The other part is to realize that forgiveness is almost more for our own benefit rather than for the one we’re forgiving. Paul cautioned in Ephesians 4:26-27, “Be angry and do not sin; do not let the sun go down on your anger, and give no opportunity to the devil.” The verse acknowledges that getting angry is perfectly natural, but it’s important to resolve it quickly because, so long as we’re infuriated and carrying a grudge and hate inside ourselves, we’re leaving ourselves as open vessels to evil. A multitude of physical and mental health problems all follow from unresolved anger and pain. I had a family member who, as a child, tried to call out a member of his Church for abusing him, and this member of the Church twisted around the story to make it look as if he was the one at fault the whole time. This caused a massive psychological wound to this family member; leading him to confront every problem he faced from then on in with anger and aggression so he could “intimidate” everyone into not pushing him around as he was pushed around when he was a child, and after that day he didn’t cry again for over 30 years. In addition, his blood pressure went through the roof and he suffered bouts of depression that strained his marriage to the breaking point; all from one incident scarring him and from never resolving his hate for that one Church member. Whether or not this member ever got his punishment or expressed remorse for what he had done didn’t matter in this case. What mattered is that this family member had to resolve this so he could get on with his life, grow as a person, and not pass on the curse of “facing everything by getting angry” to his children.
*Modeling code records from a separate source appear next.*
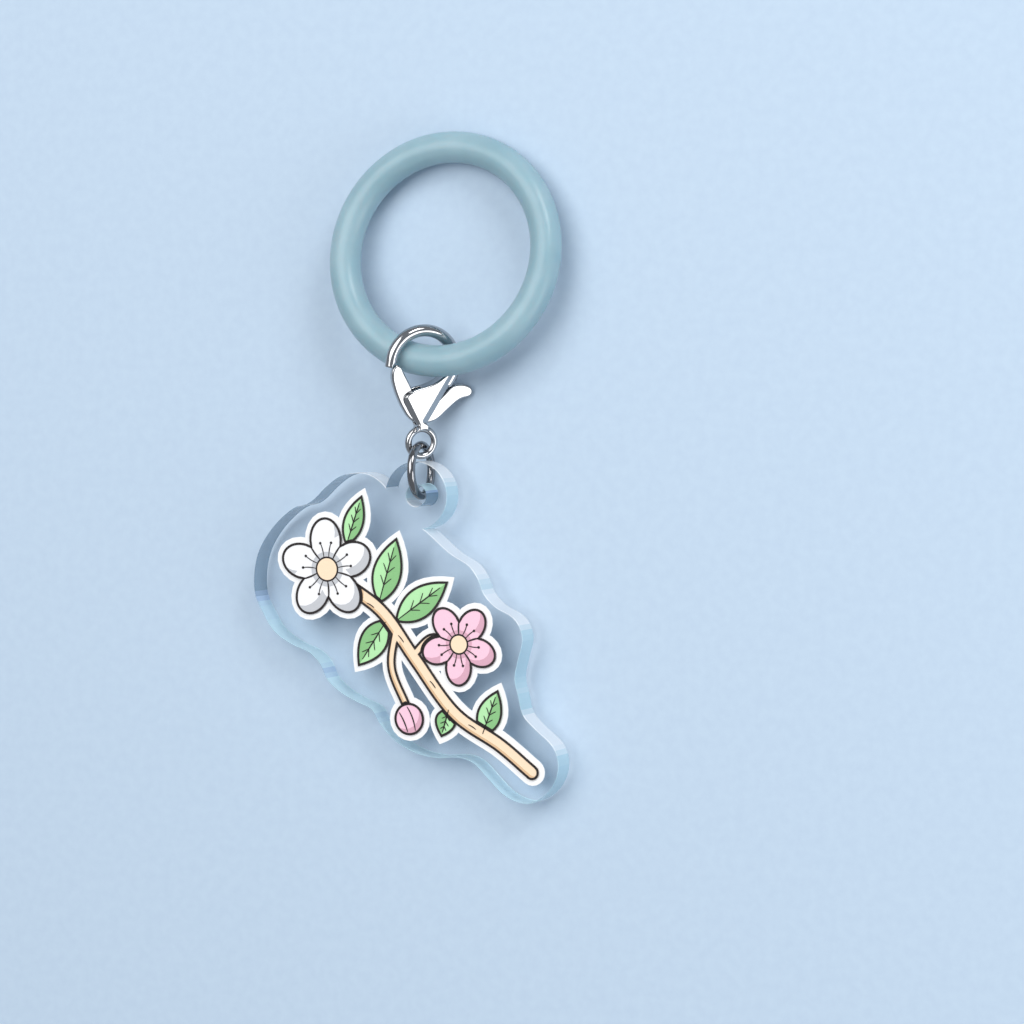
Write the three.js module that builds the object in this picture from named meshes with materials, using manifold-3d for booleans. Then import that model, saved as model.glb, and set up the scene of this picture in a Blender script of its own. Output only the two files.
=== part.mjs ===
// Clear acrylic charm with a printed blossom sprig, hung by a jump ring from a lobster clasp, and the soft
// silicone ring that the clasp's hook holds. Millimetres, +Z up. The charm lies on a flat surface with its
// printed face up: +X is its right-hand side, +Y runs from its tip to the clasp, and the origin is on the
// surface, below the middle of the whole.

import * as THREE from 'three';
import { mergeVertices } from 'three/addons/utils/BufferGeometryUtils.js';
import Module from 'manifold-3d';

const wasm = await Module();
wasm.setup();

// ---- driving dimensions ------------------------------------------------------------------------------

const DEG = Math.PI / 180;

// Acrylic plate. Its own origin is the hole's centre on the underside, +Y towards the clasp.
const PLATE_THICKNESS = 3;
const TAB_RADIUS = 3.7;
const HOLE_RADIUS = 1.2;
const PLATE_OUTLINE = [
  [-3.7, 1.0], [-5.6, 2.3], [-7.4, 2.5], [-9.2, 2.1], [-11.1, 0.8], [-12.3, -0.3], [-13.3, -0.9],
  [-14.6, -1.2], [-16.3, -2.3], [-18.1, -4.1], [-19.4, -6.2], [-20.0, -8.7], [-19.9, -11.0],
  [-19.0, -12.9], [-17.7, -14.9], [-15.4, -16.4], [-13.4, -17.2], [-12.1, -18.4], [-11.2, -20.2],
  [-9.5, -21.6], [-7.5, -22.6], [-5.9, -23.3], [-4.9, -24.9], [-3.2, -26.6], [-0.8, -27.9],
  [1.8, -28.4], [4.5, -28.3], [6.1, -28.8], [8.0, -30.6], [9.6, -32.1], [11.3, -32.9], [12.8, -33.0],
  [14.7, -32.0], [15.9, -30.3], [16.2, -28.5], [15.6, -26.8], [13.5, -24.9], [12.2, -23.5],
  [11.7, -21.5], [11.3, -19.6], [11.8, -17.4], [12.3, -15.4], [11.9, -13.9], [11.0, -12.9],
  [9.1, -11.9], [7.8, -10.5], [7.2, -9.0], [6.2, -7.6], [3.9, -6.2], [0.9, -3.7], [-2.2, -1.7],
];
const PLATE_OUTLINE_STEPS = 190;

// The print: a white base that stands out as a border round the motifs, and the colours on top of it.
const BASE_THICKNESS = 0.12;
const INK_THICKNESS = 0.1;
const LAYER_GAP = 0.03;
const BORDER = 0.7;
const INK_GAP = 0.06;
const FLOWER_EYE = 0.3;
const PETAL_AT = 0.56;
const PETAL_LENGTH = 0.44;
const PETAL_WIDTH = 0.34;
const LEAF_BELLY = 0.42;
const LEAF_TIP_GROWTH = 1.3;

// Jump ring and silicone ring: radius of the centre line, and of the round section.
const JUMP_RING_RADIUS = 2.75;
const JUMP_WIRE_RADIUS = 0.45;
const SILICONE_RADIUS = 11.75;
const SILICONE_SECTION = 1.7;

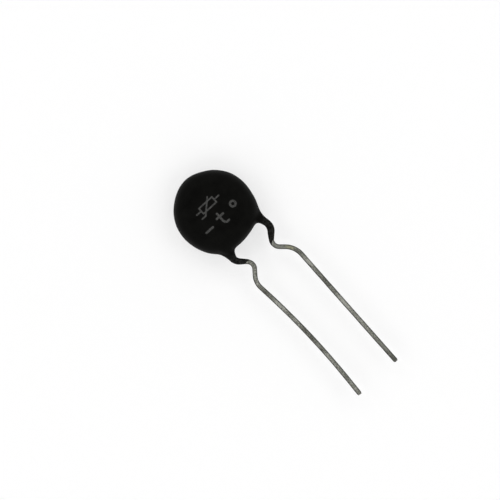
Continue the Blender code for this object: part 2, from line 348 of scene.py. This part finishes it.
def root_chain(lead):
    """The resin horn at a lead's root, from its sleeve to its wide end inside the body."""
    line = lead_centreline(lead, CHAIN_SPACING)
    start = line[np.argmax(line[:, 1] < -COAT_RADIUS - lead.root.drop)]
    reach = COAT_RADIUS - lead.root.end_depth
    across = reach * math.cos(lead.root.end_angle)
    along = reach * math.sin(lead.root.end_angle)
    end = np.array([across, along, COAT_HALF + lead.face * ROOT_LIFT])
    shares = np.linspace(0, 1, ROOT_STEPS + 1)
    line = start + shares[:, None] * (end - start)
    return line, SLEEVE_RADIUS + (lead.root.end_radius - SLEEVE_RADIUS) * shares**ROOT_POWER


def unevenness(x, y, z):
    """The mean of waves in fixed directions, the longer the higher."""
    waves = np.random.default_rng(WAVE_SEED)
    total = np.zeros(x.shape)
    for _ in range(WAVES):
        heading = waves.normal(size=3)
        heading /= np.linalg.norm(heading)
        length = waves.uniform(*WAVE_LENGTHS)
        phase = waves.uniform(0, 2 * math.pi)
        swing = 2 * math.pi * (x * heading[0] + y * heading[1] + z * heading[2]) / length
        total += length * np.sin(swing + phase)
    return total / WAVES


def coat_distance(points):
    """The body with its two legs, a little wavy above, and flat where it lies."""
    x, y, z = points.T
    distance = body_distance(x, y, z)
    for lead in LEADS:
        near = (y < LEGS_BELOW) & (x * lead.side > -LEG_PAST_MIDDLE)
        part = points[near].T
        sleeve = chain_distance(*part, *sleeve_chain(lead))
        root = chain_distance(*part, *root_chain(lead))
        leg = smooth_union(sleeve, root, ROOT_FILLET)
        distance[near] = smooth_union(distance[near], leg, lead.fillet)
    distance += WAVINESS * unevenness(x, y, z) * blend(z, *WAVY_ABOVE)
    return np.maximum(distance, -z)


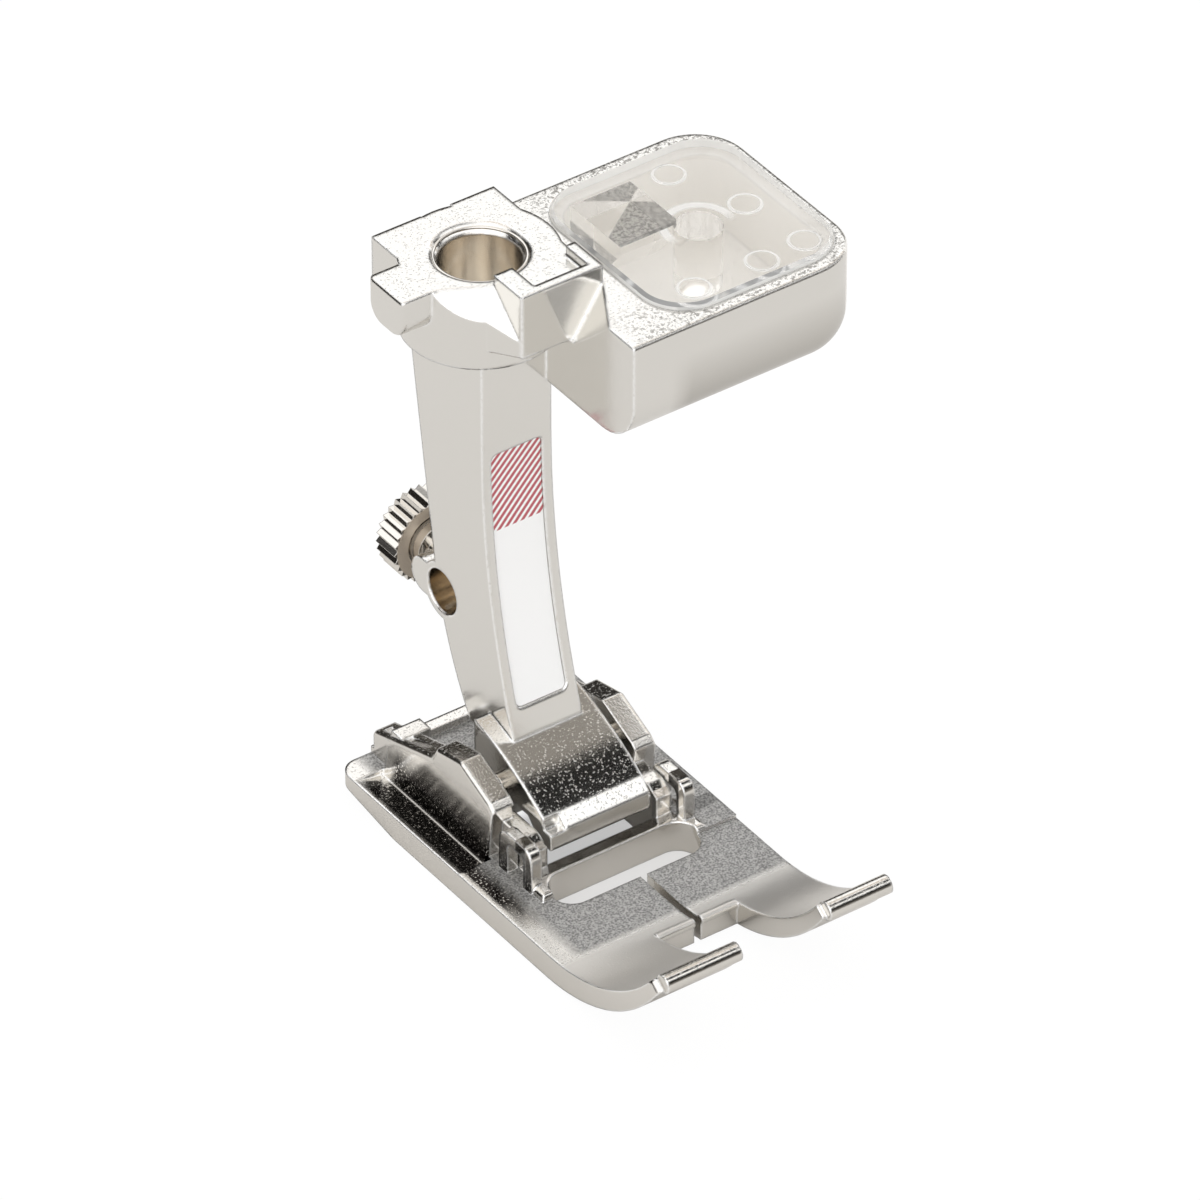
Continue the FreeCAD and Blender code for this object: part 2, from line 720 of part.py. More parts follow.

Jesus wants us to be complete, mature, healthy individuals. We’ll never be that way if we’re arrested in development by past hurt and anger. And we’ll never be free of past hurt and anger so long as we’re unwilling to forgive the one responsible. It’ll continue to control us and repeatedly hurt us again…and again…and again…for the rest of our natural lives. To me, that’s why Jesus gave us such stern warnings about forgiving one another. Maybe we can never change the other person, but we can refuse to let the other person dictate how we live from that day on. We can set ourselves free.

Suggested Prayer: “Lord God, thank you for your Word, which encourages us time and again to follow Jesus’ example of never-ceasing forgiveness and to be free of all hatred and grudges that keep us burdened by pain and misery. Help us always to follow His example in forgiving others; for our own benefit if nothing else. And if there is lasting hate and resentment in my own life that I am unwilling, or unable, to let go, please direct me to the help I need to resolve it so that I will continue to grow in every way to be like Christ. Gratefully in Jesus’ Name, Amen.”